Again in 1604, the year of the revised edition of Hamlet, the name occurs in a literary reference to this play: and in 1603 or 5 in another list of contemporary poets. In the "Returne from Pernassus" (written 1602, printed 16o6) he is first and most particularly mentioned as the author of "Venus"' and "Lucrece," and afterwards as one of those that "pen plaies."
Such is the character of all the contemporary references which the industry of Halliwell-Phillipps has brought [52] together: references, that is to say, of people who knew "Shakespeare" in print, but who have nothing to tell us about William Shakspere in the flesh. The single instance of a contemporary reference to the man, after the 1592 affair ("The sole anecdote of Shakespeare that is positively known to have been recorded in his lifetime," S. L.), is a wretched immoral story; evidently the invention of some would-be wit: a story which is rightly discarded, as apocryphal, by most authorities on both sides of the question. The magnitude of this omission of real contemporary reference to the personality of the man can only be appreciated by those who, for any special purpose, have had to search into the collections of Elizabethan documents that have been published, or who know anything of the immense amount of personal details, concerning the most unimportant of people, preserved in our various local histories. Such a silence seems only explicable on the assumption that the utmost care was taken to keep the man out of sight.
It has already been pointed out that none of his activities in Stratford has left the slightest trace of a letter from his pen. The same strange feature marks his middle period in London. Again, it is not merely preserved autograph letters which are conspicuously absent, but there is a total absence of evidence, or even rumour, that he ever corresponded with a single soul. At the same time literary men of recognized inferiority to "Shakespeare" were the regular correspondents of the aristocratic patrons of literature; and even when the actual letters are missing traces of such correspondence can be found in the literary history of the times. In William Shakspere's case there is not the faintest trace. Even Ben Jonson, separated by many miles and for many years from his idol, makes no suggestion of letters having passed between them at any time. Nor during these years is there the slightest record of any of those things by which a genius impresses his personality upon his contemporaries. Outside the printed works nothing but blank negation meets [53] us whenever we seek to connect this man with any of those things by which eminent literary men have left incidental impressions of themselves upon contemporary life. As then we have the best authority for saying that he had nothing to do with the publication of the dramas - and even the poems which contained "Shakespeare's" dedication to the Earl of Southampton had no author's name on their title-pages - if William Shakspere were not a mere mask for another writer, perhaps some Stratfordian will tell us what else he could have done, or left undone, to make it appear that such was the part he was, playing.

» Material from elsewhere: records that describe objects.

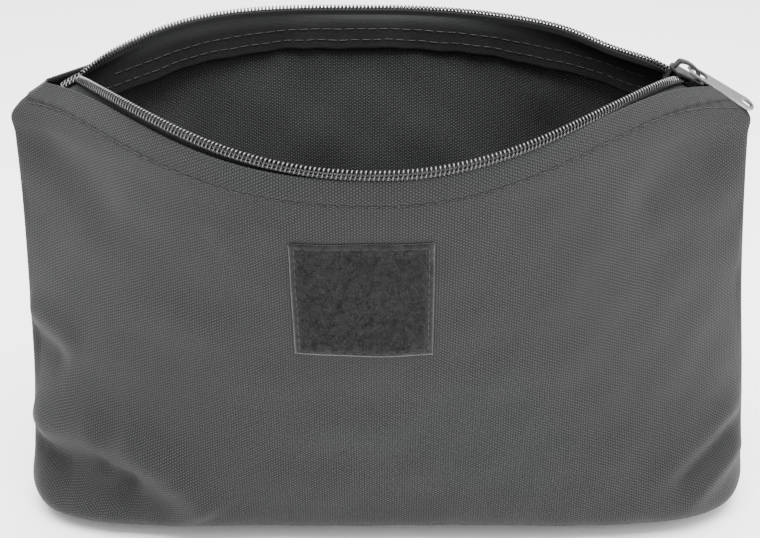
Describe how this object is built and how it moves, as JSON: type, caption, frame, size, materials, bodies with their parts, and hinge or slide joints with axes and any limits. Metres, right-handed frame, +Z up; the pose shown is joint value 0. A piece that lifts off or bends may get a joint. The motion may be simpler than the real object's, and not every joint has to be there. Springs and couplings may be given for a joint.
{
  "type": "cash deposit bag",
  "caption": "Soft cloth pouch that stands open, with a coil zipper round its mouth, a slider with a flat pull tab and a square loop patch on the front.",
  "frame": {"origin": "middle of the base, on the ground", "axes": "+X along the zipper towards the slider's end, -Y the front with the loop patch, +Z up"},
  "size_m": [0.307, 0.153, 0.2002],
  "materials": {
    "oxford_cloth": "matt coated oxford weave",
    "loop_pile": "fuzzy loop pile",
    "thread": "bonded polyester thread",
    "binding_tape": "ribbed polyester binding",
    "zipper_tape": "twill woven tape",
    "filler_cord": "twisted polyester cord",
    "nylon_coil": "glossy nylon monofilament",
    "slider_metal": "satin gunmetal",
    "tab_metal": "satin light gunmetal"
  },
  "bodies": {
    "bag": {"front_panel": "oxford_cloth", "back_panel": "oxford_cloth", "loop_patch": "loop_pile", "patch_stitching": "thread", "left_seam_binding": "binding_tape", "right_seam_binding": "binding_tape", "bottom_seam_binding": "binding_tape", "left_side_seam": "thread", "right_side_seam": "thread", "bottom_seam": "thread", "front_zipper_tape": "zipper_tape", "back_zipper_tape": "zipper_tape", "front_coil": "nylon_coil", "back_coil": "nylon_coil", "front_coil_cord": "filler_cord", "back_coil_cord": "filler_cord", "front_coil_thread": "thread", "back_coil_thread": "thread", "front_topstitch": "thread", "back_topstitch": "thread", "front_tape_seam": "thread", "back_tape_seam": "thread"},
    "slider": {"slider_body": "slider_metal", "slider_crown": "slider_metal"},
    "tab": {"pull_tab": "tab_metal"}
  },
  "joints": [
    {"name": "zipper_travel", "type": "hinge", "parent": "bag", "child": "slider", "pos_m": [0, 0, -0.26644], "axis": [0, -1, 0], "range_deg": [0, 25], "deforming": ["front_zipper_tape", "back_zipper_tape", "front_coil", "back_coil", "front_coil_cord", "back_coil_cord", "front_coil_thread", "back_coil_thread"]},
    {"name": "tab_swing", "type": "hinge", "parent": "slider", "child": "tab", "pos_m": [0.11672, 0, 0.1942], "axis": [0, -1, 0], "range_deg": [0, 150]}
  ]
}
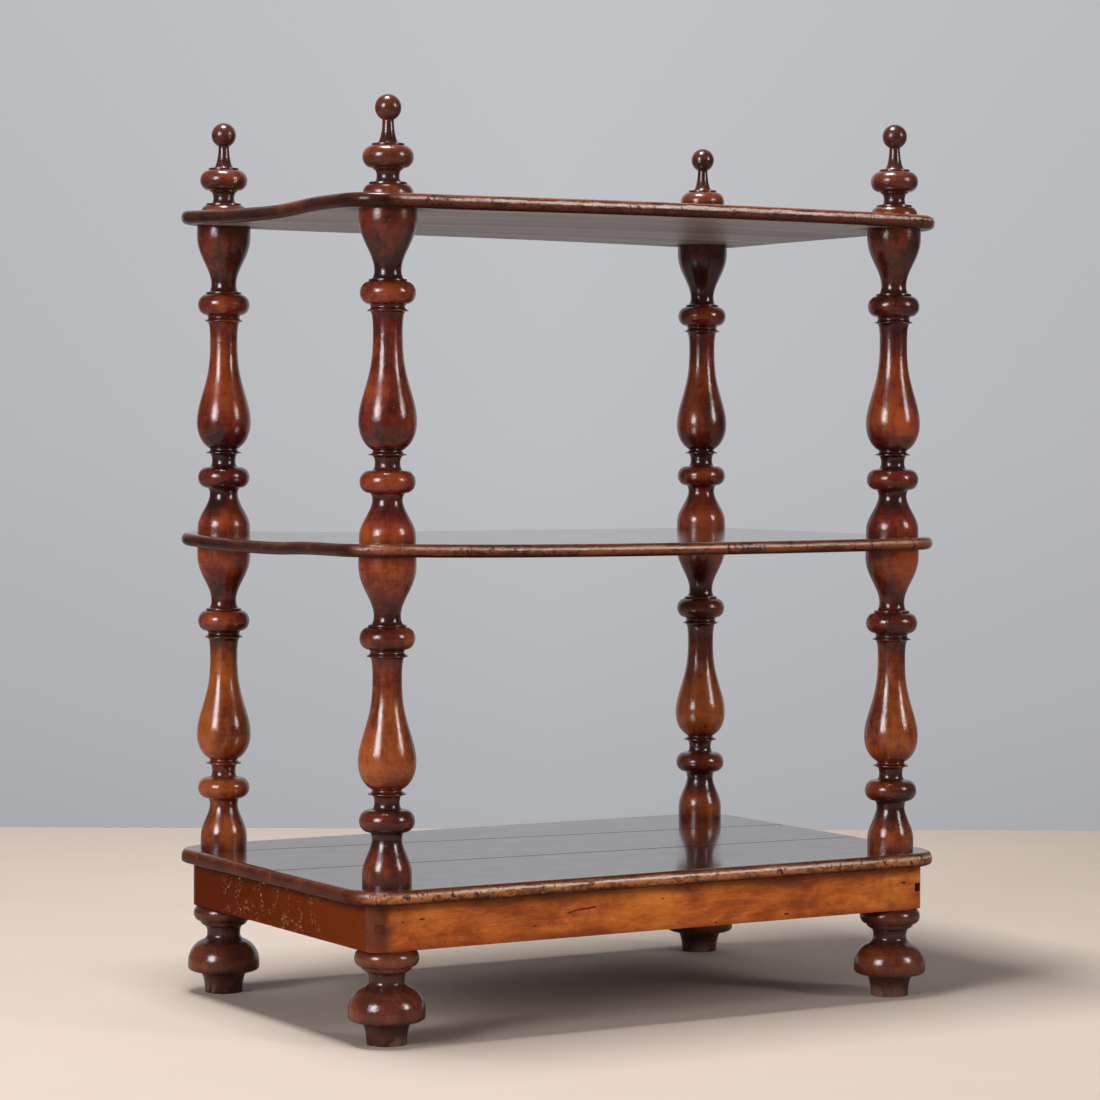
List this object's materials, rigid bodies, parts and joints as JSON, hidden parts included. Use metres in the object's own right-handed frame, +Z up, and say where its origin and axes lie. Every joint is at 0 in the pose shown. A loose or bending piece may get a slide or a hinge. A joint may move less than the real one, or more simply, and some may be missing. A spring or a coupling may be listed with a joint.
{
  "type": "etagere",
  "caption": "Free-standing wooden etagere with three tiers on stacked turned columns, a framed base on turned feet and turned finials.",
  "frame": {"origin": "on the floor, midway between the four stacks of columns", "axes": "+Z up, +X to the right along the front, -Y towards the front"},
  "size_m": [0.84, 0.5414, 1.0997],
  "materials": {
    "turned_wood": "polished red-brown walnut, worn",
    "shelf_wood": "polished brown, edges worn and pitted",
    "base_wood": "polished dark brown",
    "front_rail_wood": "polished orange-brown, figured",
    "side_rail_wood": "polished red-brown, scratched",
    "block_wood": "bare, matte"
  },
  "bodies": {
    "root": {"foot_front_left": "turned_wood", "foot_front_right": "turned_wood", "foot_back_left": "turned_wood", "foot_back_right": "turned_wood", "lower_column_front_left": "turned_wood", "lower_column_front_right": "turned_wood", "lower_column_back_left": "turned_wood", "lower_column_back_right": "turned_wood", "upper_column_front_left": "turned_wood", "upper_column_front_right": "turned_wood", "upper_column_back_left": "turned_wood", "upper_column_back_right": "turned_wood", "finial_front_left": "turned_wood", "finial_front_right": "turned_wood", "finial_back_left": "turned_wood", "finial_back_right": "turned_wood", "corner_block_front_left": "block_wood", "corner_block_front_right": "block_wood", "corner_block_back_left": "block_wood", "corner_block_back_right": "block_wood", "apron_front": "front_rail_wood", "apron_back": "front_rail_wood", "apron_left": "side_rail_wood", "apron_right": "side_rail_wood", "base_board_front": "base_wood", "base_board_middle": "base_wood", "base_board_back": "base_wood", "middle_shelf": "shelf_wood", "top_shelf": "shelf_wood"}
  },
  "joints": []
}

In addition to William Shakspere's own silence we must not overlook the complete silence of "Shakespeare's" great contemporary Edmund Spenser in respect to everything Shakespearean. His reference to "Willie" in his poem, the "Tears of the Muses," it is very commonly agreed nowadays, could not, on account of its date, have any reference to William Shakspere. The only possible allusion to Shakespeare which he makes is in 1595, in his poem "Colin Clout's Come Home Again." That his "Aetion" has anything to do with Shakespeare is pure conjecture, based upon the assumption that only "Shakespeare" could deserve the high praise which Spenser bestows upon the poet so designated. When, however, in the following lines he places Sir Philip Sidney first amongst the poets to whom he is alluding, we cannot accept "Aetion" as Shakespeare - that is to say, as a poet inferior, in Spenser's judgment, to Sidney - without discrediting Spenser's judgment. In other words, we destroy the very grounds upon which we originally suppose that "Aetion" is Shakespeare. In any case, the allusion is only to "Shakespeare" the poet, whose poems might have reached Spenser ("Colin Clout") in Ireland prior to his coming home. If, however, we accept the date which Spenser himself attaches to the dedication of the poem to Sir Walter Raleigh, namely 1591, it is evident that "Aetion" could not be "William Shakspere," and could [54] have no connection with the great "Shakespeare" poems, which were not published until 1593 and 1594.